Years ago, when I used to suffer from “poverty consciousness” and a sense of deprivation, my attitude to dakshina
was similarly contracted. But the longer I have walked the Siddha Yoga path, the more open I have become to seeing the genuine abundance in my life: the plenitude of blessings (yes, even in the harder times), the ocean of grace, the profound depths of wisdom available for me to explore as a Siddha Yoga student. And the more I opened to this fullness and this sense of inner bounty, the more comfortable I became in offering dakshina.
So this letter has clarified for me the perfection in linking our celebration of Gurupurnima to the practice of dakshina
—in honor of the perfection of the Guru-disciple relationship.
Illinois, United States
Several years ago, when I participated in a Shaktipat Intensive during the month of Gurupurnima, I heard one of the Siddha Yoga Swamis explain that when you go closer to the Guru in your heart, you will find the light there. Since then, I have been meditating with this intention and with a longing to experience the light in the heart.
So when I discovered that the title of the letter for July is “Revel in the Light of the Full Moon,” my heart leapt up with joy at the thought of receiving another opportunity to go deeper into my understanding and experience of the light of my heart. I have decided to hold the feeling of fullness of this light not only in my heart but also through doing the practices—including the practice of offering dakshina—and during my day-to-day activities.

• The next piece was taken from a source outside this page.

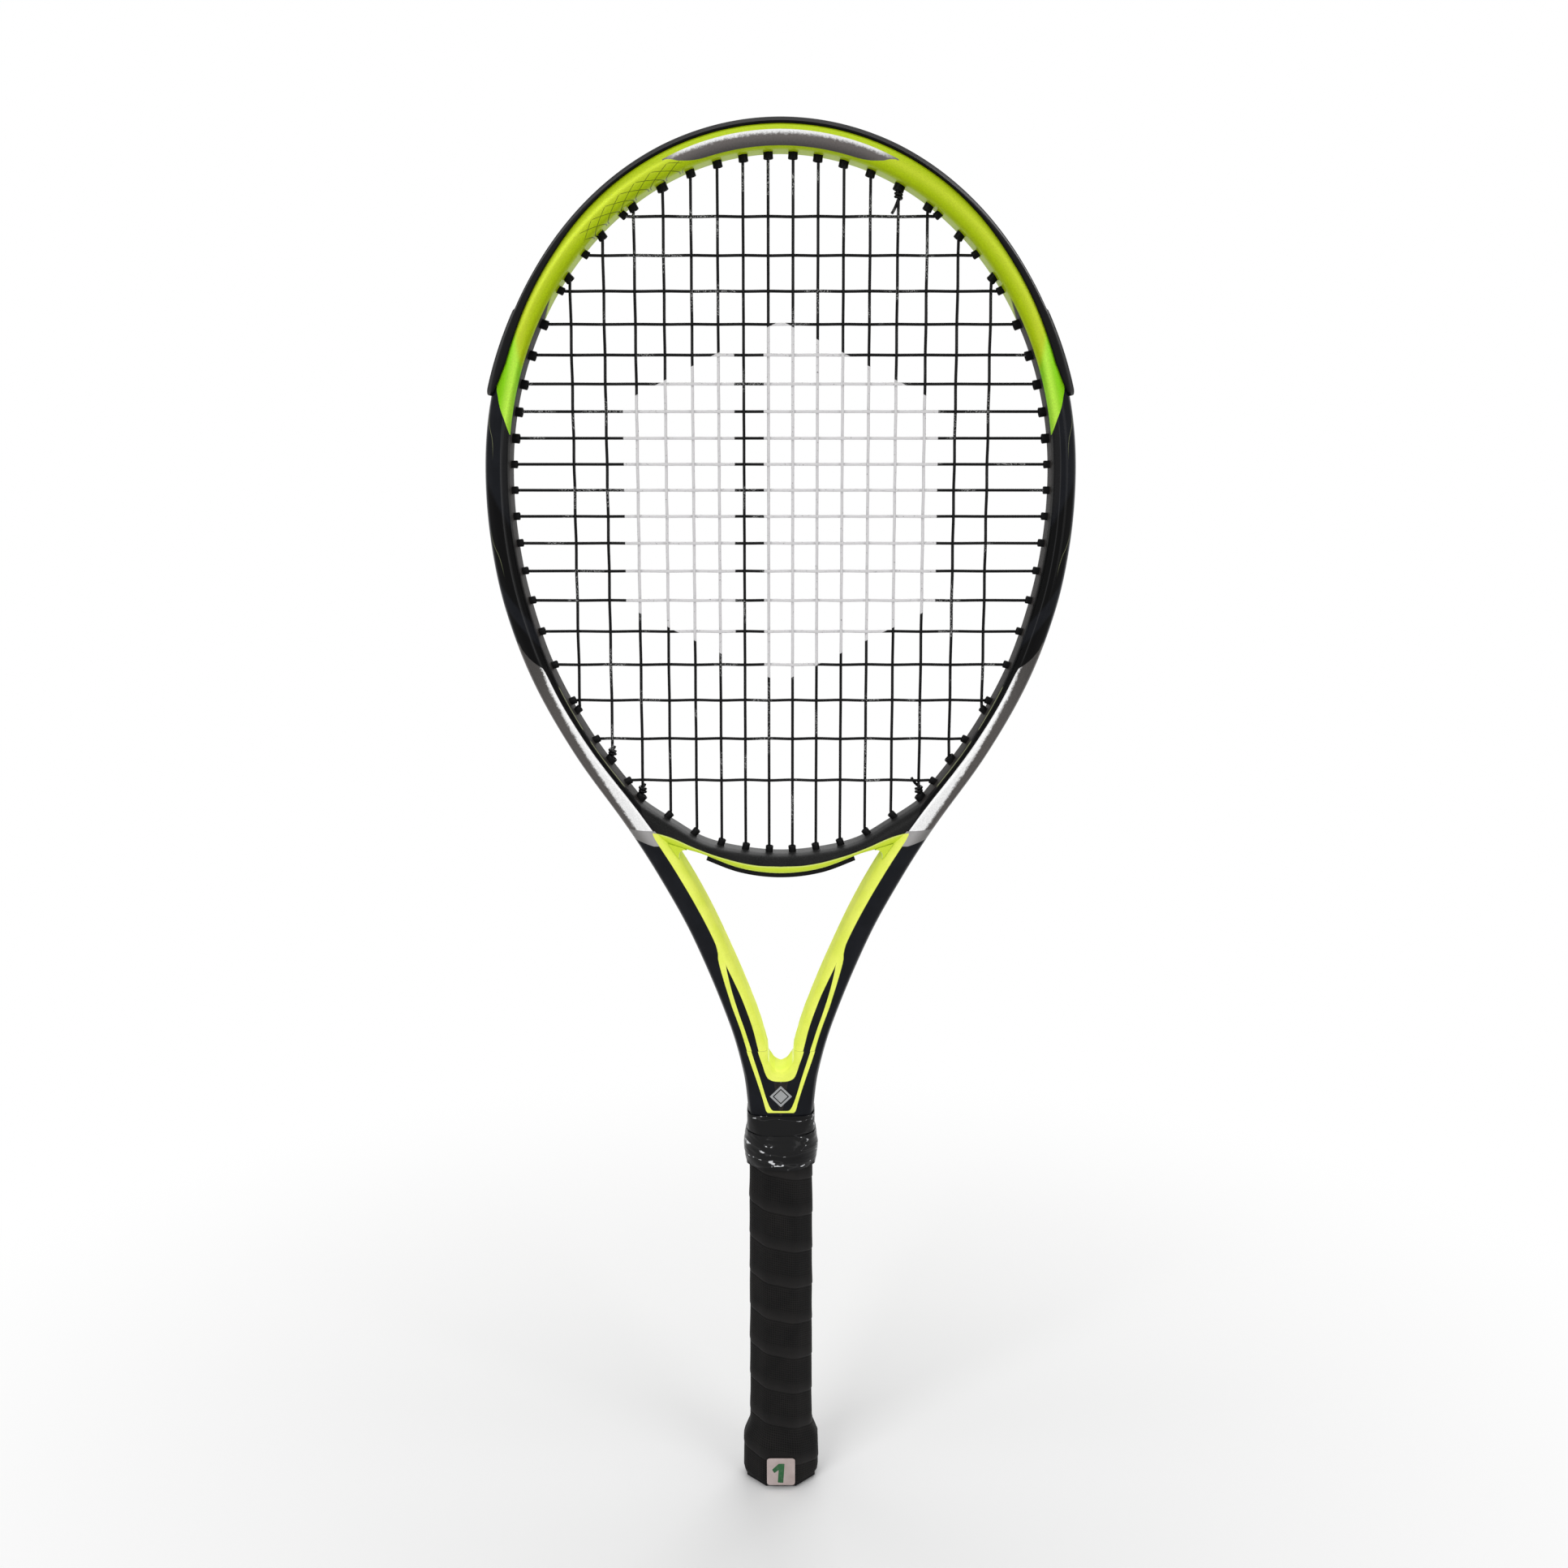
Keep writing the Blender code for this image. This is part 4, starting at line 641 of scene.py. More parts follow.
    # Painted highlight: the shoulder's silver is painted white on its inner half and grey on its outer half.
    colour = arm.blend(colour, (dithered_share - split).within(-0.07, 0.07).blend((0.86, 0.86, 0.86), arm_grey))
    outer_score = edge((0, 0.37), (350, 0.355), (380, 0.345), (400, 0.37), (600, 0.4))
    upper_score = edge((0, 0.31), (330, 0.32), (350, 0.34), (600, 0.4))
    scores = bar(outer_score, 0.008) & stretch(348, 400, 3)
    scores |= bar(upper_score, 0.004) & stretch(318, 349, 4)
    colour = (scores & 0.9).blend(colour, (0.006, 0.006, 0.006))
    chip_end = edge((0, 0.9), (410, 0.9), (415.5, 0.50), (417.5, 0.38), (421, 0.18), (425.5, -0.10),
                    (430, -0.4), (600, -0.8))
    chip = end_line.within(414.4, 415.0) & inward_of(chip_end) & inward_of(0.47) & down.within(405, 407)
    colour = chip.blend(colour, out.within(-0.15, 0.35).blend((0.37, 0.36, 0.36), (0.19, 0.185, 0.18)))

    throat = z.within(0.2418, 0.2422)
    band = inward_of(edge((0, -0.30), (417.5, -0.30), (419.5, -0.225), (425, -0.185), (440, -0.17),
                          (460, -0.18), (480, -0.195), (485, -0.165), (491, -0.04), (500, 0.05),
                          (510, 0.115), (520, 0.15), (541, 0.15), (552, 0.11), (600, 0.0)))
    wedge = outward_of(edge((0, -0.22), (493, -0.22), (505, -0.25), (515, -0.275), (530, -0.265),
                            (541, -0.24), (600, -0.24)), 0.006)
    wedge &= inward_of(edge((0, -0.22), (493, -0.22), (497, -0.17), (503, -0.10), (510, -0.04), (516, -0.01),
                            (525, 0.01), (532, 0.01), (541, -0.005), (600, -0.1)), 0.006)
    band &= ~(wedge & down.within(492.5, 493.5)) & through(THROAT_LINE, where)[0] & throat

    def over(*rows):
        return (z - abs(x).line(rows, 0.020, 0.200, 0.260)).within(-0.0002, 0.0002)

    foot = over((0, 0.2258), (0.0030, 0.2260), (0.00515, 0.2267), (0.0068, 0.2280), (0.0080, 0.2306),
                (0.0091, 0.2342), (0.0111, 0.2402), (0.0142, 0.2531), (0.020, 0.2590))
    stripe = over((0, 0.2091), (0.0060, 0.2091), (0.0072, 0.2097), (0.0079, 0.2114), (0.00855, 0.2140),
                  (0.0098, 0.2184), (0.01255, 0.2271), (0.01675, 0.2402), (0.020, 0.2510))
    stripe &= ~over((0, 0.2101), (0.0036, 0.21015), (0.0046, 0.2107), (0.00515, 0.2114), (0.0064, 0.2140),
                    (0.0079, 0.2184), (0.0104, 0.2271), (0.0144, 0.2402), (0.0184, 0.2531), (0.020, 0.2580))
    yellow = band | ((foot | stripe) & ~throat)
    colour = yellow.blend(colour, mottle.within(0.3, 0.7).blend((0.83, 0.93, 0.120), (0.91, 0.98, 0.165)))
    mark = abs(x) + abs(z - 0.2179)
    badge = mark.within(0.0058, 0.0055) & abs(mark - 0.0038).within(0.0003, 0.0005)
    badge &= abs(y).within(0.009, 0.010)
    colour = badge.blend(colour, (0.36, 0.37, 0.375))

    metal = lime | crescent | arm
    tone = (where.noise(1800.0, 2.0, 0.7) - 0.5) * metal.blend(0.15, 0.55) + 1.0
    colour, rough, height = handled(where, colour.scaled(tone), metal.blend(0.22, 0.36), 0.02, 0.05)
    return coat(material, Base_Color=colour, Roughness=charcoal * 0.35 + rough, Metallic=metal * 0.15,
                Coat_Weight=wall.blend(0.10, 0.02), Normal=height.bump(0.15, 0.0004))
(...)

I am really grateful to have this amazing focus for the month of July.
Reading about dakshina
in “An Introduction to the Month of July” was intoxicating! It has been my experience, too, that the spiritual practice of offering dakshina
has an immediate and beneficial effect on me: I feel fuller, more connected to the Guru, more grateful, and more content.
It is mysterious how this happens. But then I think of a flowering plant, and how when I water it and care for it with love and regular attention, it continues to bloom, delighting me with its gorgeous presence. Similarly, when I offer dakshina
, I am taking care of the beautiful spiritual path that has given me everything. And, just as the beautiful flowers enrich my life, I feel deeply blessed and continually showered by the Guru’s grace.